▶ [TASK] What follows is a listing. Return every line of it exactly.

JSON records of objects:
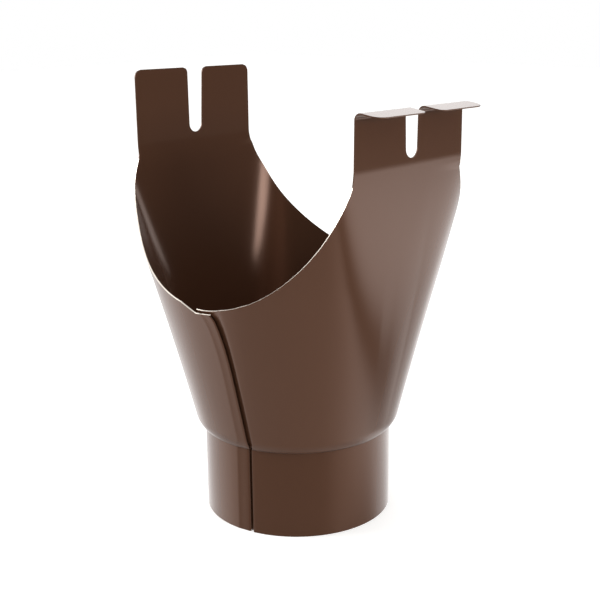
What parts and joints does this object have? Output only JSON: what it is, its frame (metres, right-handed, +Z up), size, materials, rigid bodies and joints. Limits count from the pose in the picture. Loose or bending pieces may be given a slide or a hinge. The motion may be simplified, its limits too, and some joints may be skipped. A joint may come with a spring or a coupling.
{
  "type": "gutter outlet",
  "caption": "Half-round gutter outlet: one pressed sheet-metal funnel with a saddle for the gutter, slotted tabs that hook over its edges and a round spigot below.",
  "frame": {"origin": "centre of the spigot's lower end, where the outlet stands and the downpipe takes over", "axes": "+Z up along the spigot's axis, +Y along the gutter that hangs in the saddle, +X to the front wing with the folded flaps"},
  "size_m": [0.1622, 0.1409, 0.2321],
  "materials": {
    "coated_steel": "satin dark brown coating on galvanised steel sheet, bright at the cut edges"
  },
  "bodies": {
    "root": {"outlet_body": "coated_steel"}
  },
  "joints": []
}
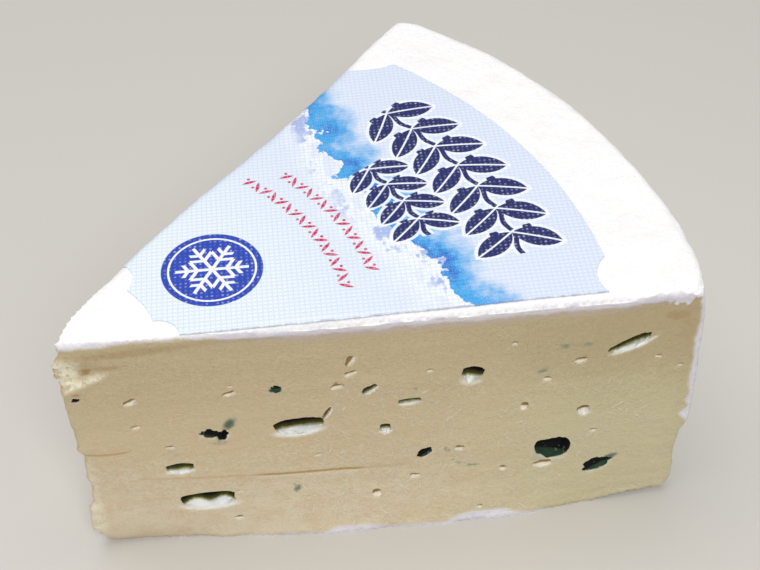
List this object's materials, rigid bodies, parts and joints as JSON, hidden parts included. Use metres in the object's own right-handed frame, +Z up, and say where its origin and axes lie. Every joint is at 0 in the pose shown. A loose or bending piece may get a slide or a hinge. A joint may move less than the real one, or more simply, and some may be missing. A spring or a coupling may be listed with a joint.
{
  "type": "cheese wedge",
  "caption": "Wedge of soft blue cheese with a white bloomy rind, mould pockets in its cut faces and a paper label stuck on its top.",
  "frame": {"origin": "middle of the wedge's bounding box, on the base that it rests on", "axes": "+Z up from the base to the labelled top, +X from the wedge's tip towards its curved rind, the near cut face looks towards -Y"},
  "size_m": [0.0906, 0.079, 0.0462],
  "materials": {
    "cheese": "matte",
    "label_paper": "satin"
  },
  "bodies": {
    "root": {"cheese_wedge": "cheese", "paper_label": "label_paper"}
  },
  "joints": []
}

▶ [RESULT BELOW]
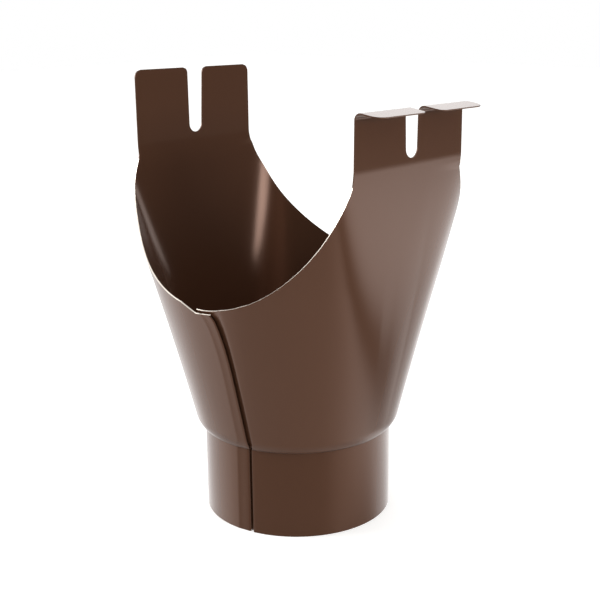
What parts and joints does this object have? Output only JSON: what it is, its frame (metres, right-handed, +Z up), size, materials, rigid bodies and joints. Limits count from the pose in the picture. Loose or bending pieces may be given a slide or a hinge. The motion may be simplified, its limits too, and some joints may be skipped. A joint may come with a spring or a coupling.
{
  "type": "gutter outlet",
  "caption": "Half-round gutter outlet: one pressed sheet-metal funnel with a saddle for the gutter, slotted tabs that hook over its edges and a round spigot below.",
  "frame": {"origin": "centre of the spigot's lower end, where the outlet stands and the downpipe takes over", "axes": "+Z up along the spigot's axis, +Y along the gutter that hangs in the saddle, +X to the front wing with the folded flaps"},
  "size_m": [0.1622, 0.1409, 0.2321],
  "materials": {
    "coated_steel": "satin dark brown coating on galvanised steel sheet, bright at the cut edges"
  },
  "bodies": {
    "root": {"outlet_body": "coated_steel"}
  },
  "joints": []
}
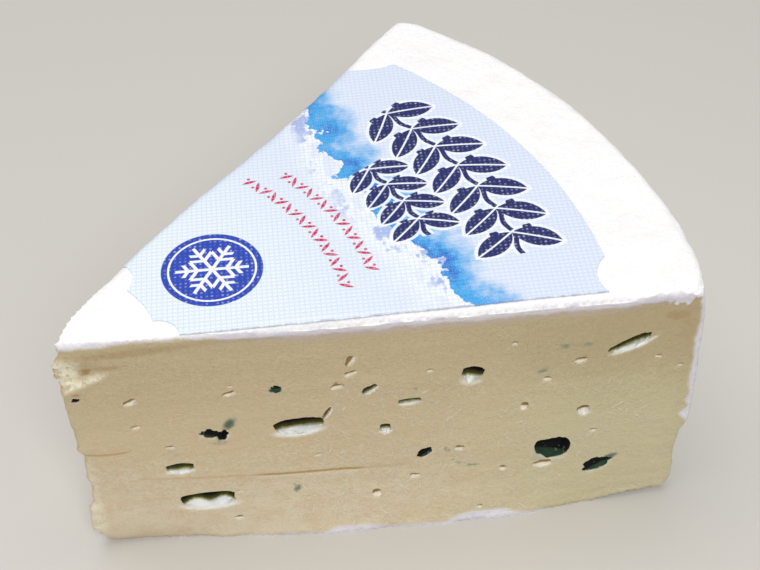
List this object's materials, rigid bodies, parts and joints as JSON, hidden parts included. Use metres in the object's own right-handed frame, +Z up, and say where its origin and axes lie. Every joint is at 0 in the pose shown. A loose or bending piece may get a slide or a hinge. A joint may move less than the real one, or more simply, and some may be missing. A spring or a coupling may be listed with a joint.
{
  "type": "cheese wedge",
  "caption": "Wedge of soft blue cheese with a white bloomy rind, mould pockets in its cut faces and a paper label stuck on its top.",
  "frame": {"origin": "middle of the wedge's bounding box, on the base that it rests on", "axes": "+Z up from the base to the labelled top, +X from the wedge's tip towards its curved rind, the near cut face looks towards -Y"},
  "size_m": [0.0906, 0.079, 0.0462],
  "materials": {
    "cheese": "matte",
    "label_paper": "satin"
  },
  "bodies": {
    "root": {"cheese_wedge": "cheese", "paper_label": "label_paper"}
  },
  "joints": []
}